All of those aluminum cans, from soda pop to beer and beyond? A vast majority is sold to Anheuser-Busch and they become Bud and Bud Lights.

All that paper, those scraps and receipts you keep and tear up or shred in fear of identity theft? It makes its way to a paper mill in Pomona, then reappears again in the form of newsprint, making articles such as these possible.

For the record, Carey hates to sell the recyclables overseas, so he always sees it as a small, local American victory when he manages to find a buyer within striking distance of Orange County.
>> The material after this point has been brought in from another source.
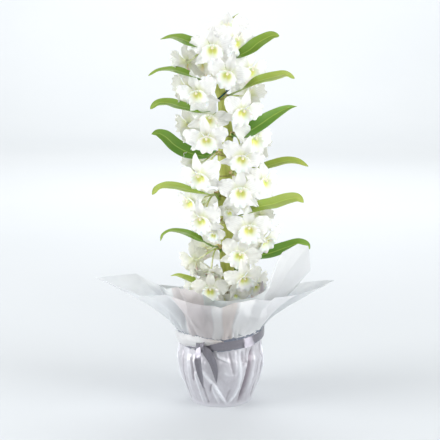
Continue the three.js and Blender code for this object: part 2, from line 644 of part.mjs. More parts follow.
// The knot and its two tails, in one piece, in front of the band and clear of the sleeve.
function knotSolid() {
  const knot = new THREE.SphereGeometry(1, 8, 6).scale(8, 4, 7.5).rotateZ(rad(-28));
  knot.translate(-31.4, -60.4, 91.5);
  const tails = [
    { end: [[-32, -62, 91], [-35, -62, 81], [-36, -63, 70], [-32, -66, 54], [-27, -66, 40]], width: 10 },
    { end: [[-31, -62.5, 90], [-26, -65, 80], [-19, -68, 70], [-16, -69, 60], [-13, -68, 50]], width: 8 },
  ];
  const sheets = tails.map(({ end, width }) => {
    const line = new THREE.CatmullRomCurve3(end.map((p) => V(...p)));
    const point = (u, v) => {
      const centre = line.getPoint(clamp01(v));
      const across = line.getTangent(clamp01(v)).cross(V(centre.x, centre.y, 0).normalize()).normalize();
      return centre.addScaledVector(across, (2 * u - 1) * (width / 2) * (0.5 + 0.5 * smooth(0, 0.3, v)));
    };
    return solidOf(sheetGeometry({ across: 1, along: 6, thick: RIBBON.thick, point }));
  });
  return join([solidOf(knot), ...sheets]);
}

// ---------------------------------------------------------------- build
const LOOK = {
  cane: { color: 0x9aa653, roughness: 0.5, metalness: 0 },
  leaf: { color: 0x5f8f35, roughness: 0.4, metalness: 0 },
  flower: { color: 0xf5f4ee, roughness: 0.55, metalness: 0 },
  pot: { color: 0x4a4d4b, roughness: 0.5, metalness: 0 },
  bark: { color: 0x5b4332, roughness: 0.9, metalness: 0 },
  stake: { color: 0x3f6b3a, roughness: 0.5, metalness: 0 },
  tie: { color: 0x24302e, roughness: 0.4, metalness: 0 },
  paper: { color: 0xcfcdd6, roughness: 0.35, metalness: 0 },
  film: { color: 0xe2e8e6, roughness: 0.2, metalness: 0 },
  ribbon: { color: 0xa79aa5, roughness: 0.3, metalness: 0 },
};

const group = new THREE.Group();
function addPiece(name, solid, look) {
  const mesh = new THREE.Mesh(geometryOf(solid), new THREE.MeshStandardMaterial(look));
  mesh.name = name;
  group.add(mesh);
}

addPiece("nursery_pot", potSolid(), LOOK.pot);
addPiece("bark_mix", mixSolid(), LOOK.bark);
addPiece("cane", caneSolid(), LOOK.cane);
addPiece("stake", stakeSolid(), LOOK.stake);
addPiece("tie", tieSolid(), LOOK.tie);
addPiece("paper_sleeve", sleeveSolid(), LOOK.paper);
addPiece("film_inner", filmSolid({ rim: INNER_RIM, waist: INNER_WAIST, columns: 36, fold: 2 }), LOOK.film);
addPiece("film_outer", filmSolid({ rim: OUTER_RIM, waist: OUTER_WAIST, columns: 36, fold: 2.5 }), LOOK.film);
addPiece("ribbon_band", ribbonSolid(), LOOK.ribbon);
addPiece("ribbon_knot", knotSolid(), LOOK.ribbon);

// Leaves and racemes stand GAP off the cane. What presses on an earlier neighbour is cut back by a little
// more than GAP, because a sheet grown on all sides is a little thin where it bends.
const taken = [caneSolid(GAP)];
const grown = [
  ...Object.entries(LEAVES).map(([name, leaf]) => ({
    name,
    look: LOOK.leaf,
    make: (grow) => leafSolid(leaf, grow),
  })),
  ...Object.entries(RACEMES).map(([name, raceme]) => ({
    name,
    look: LOOK.flower,
    make: (grow) => racemeSolid(raceme, grow),
  })),
];
for (const { name, make, look } of grown) {
  const solid = taken.reduce((rest, room) => rest.subtract(room), make(0));
  addPiece(name, largest(solid), look);
  taken.push(make(1.5 * GAP));
}

export default group;
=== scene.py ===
# %% [markdown]
# A dendrobium orchid in flower, in its pot, wrapped as a present by a florist. A jointed cane stands in a
# pot of bark, with leaves in two ranks and white flowers at its joints. Round the pot are a sleeve of
# pearl-coated paper, two sheets of frosted film that flare above it, and a satin ribbon.
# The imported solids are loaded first. They fix every place and size, in metres, with Z up and the front at -Y.

# %% The frame
import math
import random

import bmesh
import bpy
from mathutils import Matrix, Vector, noise


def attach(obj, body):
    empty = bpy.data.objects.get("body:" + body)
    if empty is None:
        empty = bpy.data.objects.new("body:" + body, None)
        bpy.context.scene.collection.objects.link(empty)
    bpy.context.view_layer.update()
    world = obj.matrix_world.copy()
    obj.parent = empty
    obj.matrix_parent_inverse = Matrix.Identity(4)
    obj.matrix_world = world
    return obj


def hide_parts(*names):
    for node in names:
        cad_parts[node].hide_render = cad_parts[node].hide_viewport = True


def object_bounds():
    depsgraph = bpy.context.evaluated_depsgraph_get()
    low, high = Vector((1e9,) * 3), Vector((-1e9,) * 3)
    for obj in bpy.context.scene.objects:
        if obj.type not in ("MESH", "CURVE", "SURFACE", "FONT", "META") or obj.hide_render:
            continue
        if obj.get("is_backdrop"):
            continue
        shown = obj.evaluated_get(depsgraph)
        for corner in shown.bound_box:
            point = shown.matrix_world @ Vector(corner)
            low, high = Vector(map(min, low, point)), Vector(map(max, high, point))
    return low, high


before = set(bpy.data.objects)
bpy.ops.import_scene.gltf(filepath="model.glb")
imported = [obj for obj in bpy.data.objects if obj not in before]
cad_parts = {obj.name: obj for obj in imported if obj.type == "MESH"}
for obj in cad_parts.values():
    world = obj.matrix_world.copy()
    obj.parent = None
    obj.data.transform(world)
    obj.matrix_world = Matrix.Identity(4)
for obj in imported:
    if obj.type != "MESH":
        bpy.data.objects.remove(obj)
solid_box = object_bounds()
print("solids", len(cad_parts), "box", [[round(c, 3) for c in corner] for corner in solid_box])

# %% [markdown]
# A camera is easiest to place once, before there is anything to look at. This one stands a metre and a half
# in front of the pot, a little above the flowers, and looks down by 11 degrees, as a person at the table
# would. A longish lens keeps the tall plant's sides upright.

# %% Camera
LOOK_DOWN = 11.16  # degrees
camera = bpy.data.objects.new("camera", bpy.data.cameras.new("camera"))
camera.data.lens = 87.9
camera.data.sensor_width = 36
camera.data.clip_end = 60
camera.location = (-0.0014, -1.5, 0.56)
camera.rotation_euler = (math.radians(90 - LOOK_DOWN), 0, 0)
bpy.context.scene.collection.objects.link(camera)
bpy.context.scene.camera = camera
print("camera at", tuple(camera.location))

# %% [markdown]
# The studio is one pale sheet that runs along the floor and curves up behind, so that no horizon shows. A
# flat grid is bent along a line that runs level, curves and climbs. White things need it: a petal reads as
# white only if what is round it is nearly white too, and the shaded side of a fold is what draws its shape.

# %% Floor and backdrop
def mix(a, b, t):
    """What lies on the way from a to b, with t from 0 to 1."""
    return a + (b - a) * t


FRONT, BEND_STARTS, BACK = -4.0, 3.0, 5.6  # metres along the sheet
BEND_RADIUS = 1.6
HALF_WIDTH = 5
floor_mesh = bmesh.new()
bmesh.ops.create_grid(floor_mesh, x_segments=12, y_segments=60, size=1)
for point in floor_mesh.verts:
    along = mix(FRONT, BACK, (point.co.y + 1) / 2)
    bend = min(max((along - BEND_STARTS) / BEND_RADIUS, 0), math.pi / 2)
    flat = min(along, BEND_STARTS) + BEND_RADIUS * math.sin(bend)
    wall = max(along - BEND_STARTS - BEND_RADIUS * math.pi / 2, 0)
    up = BEND_RADIUS * (1 - math.cos(bend)) + wall
    point.co = (point.co.x * HALF_WIDTH, flat, up)
floor = bpy.data.objects.new("studio_floor", bpy.data.meshes.new("studio_floor"))
floor_mesh.to_mesh(floor.data)
floor_mesh.free()
floor.data.shade_smooth()
bpy.context.scene.collection.objects.link(floor)
floor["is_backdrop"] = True
print("floor", len(floor.data.polygons), "faces")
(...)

For example, a few months ago, he found a company in the city of Perris in Riverside County that buys plastic — and it will eventually be recycled and found in just about anything that’s polyester, including those popular working-class pants, “Dickies.”

Just as fascinating as the end destinations (if there is such a thing, for everything can continue to be recycled) is the sort of stuff that the 46-year-old Carey ends up laying his hands on.

Without question, the images are a blast from the past.

“One guy brought in one of those old gigantic wooden console television sets the other day,” said Carey. “You know, the kind where you used to turn on as a kid and have to wait about a minute or two before the screen even lit up.”

As for all the electronic parts, including those old bulky computers, even they are monuments to the advent of the computer age, a piece of nostalgia just sitting in the center’s yard, its metal and silver scraps something of a commodity in China these days, Carey said.

Next up is the 40 solar panels that will soon generate the entire operation.

“I like to say that each panel represents each year we’ve been here,” he said. “We like to practice what we preach. I live it. I’d have a hard time teaching it if I didn’t believe in it.”